Don’t miss the fact that the second building project of Noah held a symbol of thankfulness and was built to facilitate worship because he recognize God was worthy of praise for all that He did. The evil of the world was washed away – at least the part that came from the attack of demonic forces. Noah still had sin to contend with, and we will see that in his last building project…

The Third Building Project: An Arbor (Genesis 9:18-29)

Before we finish with Noah’s story, note yet a third building project. Genesis recorded:

Genesis 9:20 Then Noah began [farming and planted a vineyard. 21 He drank of the wine and became drunk, and uncovered himself inside his tent.

Truly this story was designed to help us understand the character instilled in his sons Shem and Japheth, while highlighting the lack of character in Canaan, the father of Ham. There can be no doubt that was the great lesson of the verses. At the same time, don’t gloss to quickly over what Noah built and WHY.

Noah and his family had been through a time of trust, reverence and obedience that marked his heart within. At the same time, he MUST have had some tender bruises within when he looked around at the wilderness and remembered the camps and cities of his youth. Life was different now. The deaths around him changed everything. They changed him. Those who have been through war know what I mean. The images of those now gone could easily haunt him, even if they were evil. They were still people, and he was still an ordinary human being.

Noah’s last building project may have been about his own pleasure – I cannot tell – but I don’t think it was. The vineyard and its arbor seem more likely to have been built to quell the disturbance of his own heart tossed about by the memories of a world destroyed. No matter whether you think this was the case or not, you can’t argue that his last building project wasn’t a total failure and embarrassment. It clearly was. Too often I think we read of Noah and celebrate the salvation of his family (and by it our human family) without understanding the exacting toll on him emotionally. We simply tend to forget about the intensity of his pain.

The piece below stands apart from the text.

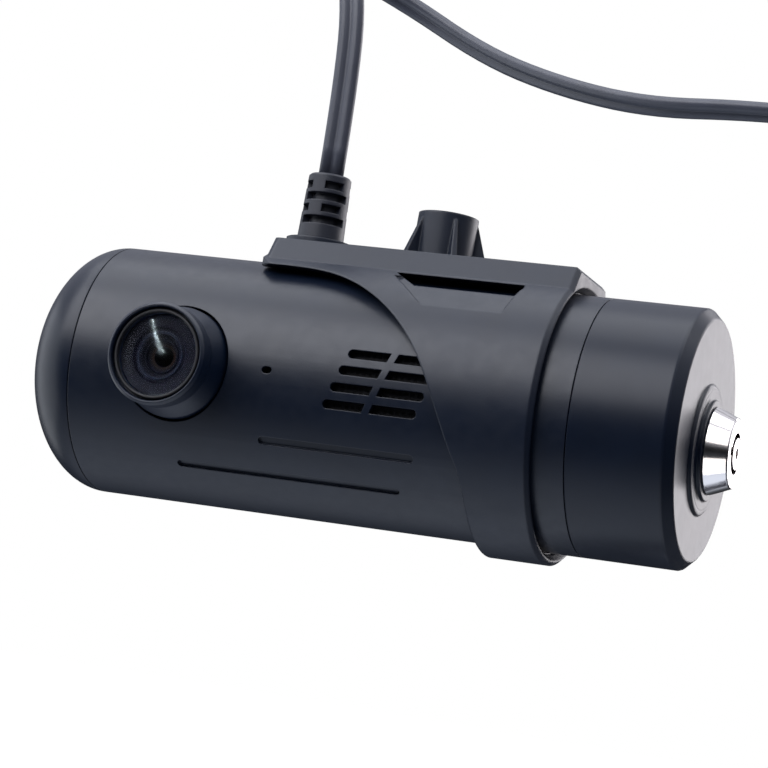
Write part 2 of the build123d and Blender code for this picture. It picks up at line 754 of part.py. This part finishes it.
with BuildPart() as end_cover:
    with BuildSketch(side):
        with BuildLine():
            Polyline(
                (cover_end, 0), (nut_x, 0), (nut_x, tube_bore - 1.5), (nut_x - 1.5, tube_bore),
                (tube_end + seam_gap, tube_bore), (tube_end + seam_gap, tube_r),
                (cover_end - cover_chamfer - 0.4, tube_r), (cover_end - cover_chamfer, tube_r - 0.15),
                (cover_end - 0.2, tube_r - cover_chamfer + 0.1), (cover_end, tube_r - cover_chamfer - 0.2),
                close=True,
            )
        make_face()
    revolve(axis=tube_axis)
    # stepped hub round the lock
    with BuildSketch(lock_side):
        with BuildLine():
            fillet_arc = SagittaArc((cover_end, hub_r + 1.2), (cover_end + hub_height - 0.1, hub_r), 0.3)
            Polyline(
                fillet_arc @ 1, (cover_end + hub_height, hub_r - 0.2), (cover_end + hub_height, hub_step_r + 0.3),
                (cover_end + hub_height + 0.2, hub_step_r), (lock_base_x - 0.15, hub_step_r),
                (lock_base_x, hub_step_r - 0.15), (lock_base_x, 0), (cover_end - 1, 0),
                (cover_end - 1, hub_r + 1.2), fillet_arc @ 0,
            )
        make_face()
    revolve(axis=lock_line)
    with BuildSketch(across_lock(nut_x - 1)):
        Circle(lock_barrel_r)
    extrude(amount=10, mode=Mode.SUBTRACT)
save(end_cover, "end_cover")

plug_r = 4.0
key_post_r = 3.1
with BuildPart() as lock_body:
    with BuildSketch(lock_side):
        with BuildLine():
            Polyline(
                (lock_base_x, plug_r + 0.05), (lock_base_x, 8.3), (lock_base_x + 0.3, 8.6),
                (lock_front_x - 0.3, 6.9), (lock_front_x, 6.6), (lock_front_x, plug_r + 0.05), close=True,
            )
        make_face()
        with BuildLine():
            Polyline(
                (cam_x + cam_thickness + 1.4, plug_r + 0.05), (cam_x + cam_thickness + 1.4, lock_barrel_r),
                (lock_base_x, lock_barrel_r), (lock_base_x, plug_r + 0.05), close=True,
            )
        make_face()
    revolve(axis=lock_line)
    # key's locating notch, at the rim of the keyway
    with Locations((lock_front_x - 1.2, -(plug_r + 0.3), axis_z - lock_drop)):
        Box(2.4, 1.2, 1.6, mode=Mode.SUBTRACT)
save(lock_body, "lock_body")

with BuildPart() as lock_nut:
    with BuildSketch(across_lock(nut_x - 3.0)):
        RegularPolygon(radius=9.4, side_count=6)
        Circle(lock_barrel_r, mode=Mode.SUBTRACT)
    extrude(amount=3.0)
save(lock_nut, "lock_nut")

with BuildPart() as lock_plug:
    with BuildSketch(across_lock(cam_x + cam_thickness)):
        Circle(plug_r)
    extrude(amount=lock_front_x - cam_x - cam_thickness - 5)
    with BuildSketch(across_lock(lock_front_x - 5)):
        Circle(key_post_r)
    extrude(amount=5.2)
    with BuildSketch(across_lock(lock_front_x + 0.2)):
        Circle(1.1)
    extrude(amount=-1.5, mode=Mode.SUBTRACT)
save(lock_plug, "lock_plug")

with BuildPart() as lock_cam:
    with BuildSketch(across_lock(cam_x)):
        with Locations((0, cam_reach / 2)):
            SlotOverall(cam_reach + 7, 7, rotation=90)
        Circle(1.5, mode=Mode.SUBTRACT)
        with Locations((0, cam_reach + 4)):
            Rectangle(10, 8, mode=Mode.SUBTRACT)
    extrude(amount=cam_thickness)
save(lock_cam, "lock_cam")

with BuildPart() as cam_screw:
    with BuildSketch(across_lock(cam_x - 1.4)):
        Circle(2.8)
    extrude(amount=1.4)
    with BuildSketch(across_lock(cam_x)):
        Circle(1.5)
    extrude(amount=cam_thickness)
    with Locations((cam_x - 1.4, 0, axis_z - lock_drop)):
        Box(1.2, 4.4, 0.7, mode=Mode.SUBTRACT)
save(cam_screw, "cam_screw")
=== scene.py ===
"""Looks of the tube-shaped vehicle camera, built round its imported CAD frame.

Lengths are in metres unless a name says mm. The frame's origin is the mounting boss's top, +X runs to the lock,
and the lens looks along -Y.
"""
import json
from math import cos, pi, radians, sin

import bmesh
import bpy
from mathutils import Matrix, Quaternion, Vector


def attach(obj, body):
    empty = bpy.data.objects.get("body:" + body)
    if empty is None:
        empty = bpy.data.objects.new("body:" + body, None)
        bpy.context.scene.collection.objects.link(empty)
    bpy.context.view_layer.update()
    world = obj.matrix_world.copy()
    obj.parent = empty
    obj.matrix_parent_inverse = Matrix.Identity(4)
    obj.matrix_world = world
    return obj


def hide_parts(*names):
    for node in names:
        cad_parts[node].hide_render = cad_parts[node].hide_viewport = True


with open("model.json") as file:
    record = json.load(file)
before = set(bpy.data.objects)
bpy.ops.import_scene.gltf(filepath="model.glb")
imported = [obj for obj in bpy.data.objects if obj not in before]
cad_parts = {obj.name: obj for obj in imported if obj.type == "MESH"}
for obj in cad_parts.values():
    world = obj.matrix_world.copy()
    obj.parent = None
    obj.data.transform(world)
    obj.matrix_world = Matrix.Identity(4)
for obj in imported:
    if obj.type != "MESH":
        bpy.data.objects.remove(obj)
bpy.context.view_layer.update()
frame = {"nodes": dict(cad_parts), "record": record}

MM = 0.001
AXIS_Z = -38.9 * MM        # height of the camera tube's axis
FLOOR_Z = -137.9 * MM
LENS_X = -43.1 * MM
scene = bpy.context.scene


# ------------------------------------------------------------------ camera
def place_camera(target, azimuth, elevation, roll, distance, lens):
    """Camera that looks at target. Its angles are in degrees, and azimuth 0 looks along +Y."""
    az, el, turn = radians(azimuth), radians(elevation), radians(roll)
    back = Vector((sin(az) * cos(el), -cos(az) * cos(el), sin(el)))
    right = (-back).cross(Vector((0, 0, 1))).normalized()
    up = right.cross(-back)
    across = right * cos(turn) + up * sin(turn)
    upward = up * cos(turn) - right * sin(turn)
    data = bpy.data.cameras.new("camera")
    data.sensor_width = 36.0
    data.lens = lens
    data.clip_start = 0.01
    data.clip_end = 50.0
    camera = bpy.data.objects.new("camera", data)
    scene.collection.objects.link(camera)
    rotation = Matrix((across, upward, back)).transposed()
    camera.matrix_world = Matrix.Translation(target + back * distance) @ rotation.to_4x4()
    scene.camera = camera


place_camera(target=Vector((-8.04, 0.0, -35.26)) * MM, azimuth=19.98, elevation=-6.79, roll=9.23,
             distance=536.17 * MM, lens=124.87)

# ------------------------------------------------------------------ cord
CABLE_WIDTH_MM = 5.4
CABLE_WIDTH = CABLE_WIDTH_MM * MM
COIL_CENTRE_MM = (50.0, 52.0)
OUTER_TURN_MM = 38.1                        # radius of the coil's outermost turn
COLUMNS = 4                                 # turns side by side in each of the coil's two layers
UPPER_TURN_MM, LOWER_TURN_MM = -128.9, -134.3
TURN_POINTS = 16                            # control points for each turn
FREE_LENGTH = 0.46                          # stretch that is free to twist before it lies level

# from the strain relief over the camera and down behind it to the coil
route_mm = [
    (-26.8, 0, 6),
    (-26.8, 0, 25),
    (-28.4, 0.5, 45),
    (-37, 5, 66),
    (-53, 18, 81),
    (-71, 37, 87),
    (-82, 60, 85),
    (-76, 84, 80),
    (-55, 98, 72.5),
    (-30, 93, 58.5),
    (-6, 80, 49),
    (18, 70, 43.2),
    (43, 63, 42.6),
    (66, 59, 41),
    (86, 54, 26),
    (95, 46, 0),
    (97, 36, -30),
    (96, 25, -62),
    (93, 7, -95),
    (89.5, 20, -123),
]


def smooth(t):
    """Eases from 0 to 1 as t goes from 0 to 1."""
    t = min(max(t, 0.0), 1.0)
    return t * t * (3 - 2 * t)


def coil_points():
    """Turns of the put-away length: inwards on the upper layer, outwards on the lower one."""
    inwards = [OUTER_TURN_MM - column * CABLE_WIDTH_MM for column in range(COLUMNS)]
    radii = inwards + inwards[::-1] + [OUTER_TURN_MM + CABLE_WIDTH_MM]
    turns = 2 * COLUMNS
    shift = 0.25           # share of a turn over which the cord moves to the next column
    points = []
    for step in range(turns * TURN_POINTS + TURN_POINTS // 4 + 1):
        turn, part = divmod(step / TURN_POINTS, 1.0)
        here, after = radii[int(turn)], radii[min(int(turn) + 1, turns)]
        radius = here + (after - here) * smooth((part - 1 + shift) / shift)
        drop = smooth((step / TURN_POINTS - COLUMNS + shift) / shift)
        angle = 2 * pi * part
        points.append((
            COIL_CENTRE_MM[0] + radius * cos(angle),
            COIL_CENTRE_MM[1] + radius * sin(angle),
            UPPER_TURN_MM + (LOWER_TURN_MM - UPPER_TURN_MM) * drop,
        ))
    return points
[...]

• Noah lost everyone he went to school with in his youth.
• He lost all of the people in his neighborhood that didn’t live under his roof.
• He lost the fight to be heard by them in presenting his testimony and warnings.
• He lost his society… and it may have just crept up and gotten to his soul.

He planted the vineyard, not because he liked grapes with his morning yogurt, but because he wanted to drink and forget. His best days were past now. His today didn’t feel bright. It felt dismal. He started digging and planting vines. Where his earlier buildings overflowed with obedience to God and delight in God – this little farm adventure doesn’t have the same feel in the text at all. The arbor seems more like a symbol of some self-focus.

Let’s be honest: As we age, it becomes less and less about big plans for the future and we can easily slip into a nonstop conversation about our doctor appointments, our medications and our aches and pains. We can look back and feel like things were better before. We can look around and feel like people all around us are rushing by and life isn’t exciting; it is painful and often painfully boring.

People face pain a number of ways. In our day, they may not plant a vineyard, but there are dozens of very legal and respectable pills that will do the trick. For others, they use social media as a way to vent their lack of real connection, and their honest loneliness. For still others, they appear to live to fight a never-finished cause for justice, even when they don’t know the people for whom they have become so enraged. They may not know their neighbor next door, but they know what liberals are doing to destroy the American dream. Ultimately, our lives will not be about what social justice we rage for, but what loving Savior we promote.

I guess I have to honestly ask this: What is someone who is raging actually building? Then I have to get really personal and ask myself: “What are YOU building?”

Isn’t it true? Our heart is exposed by where we expend our greatest efforts. I ask you, Father, to help me grow in my desire to help, not critique. I ask you to help me build in the end things worthy of your great name. I want to leave behind an ark and an altar, but not an arbor.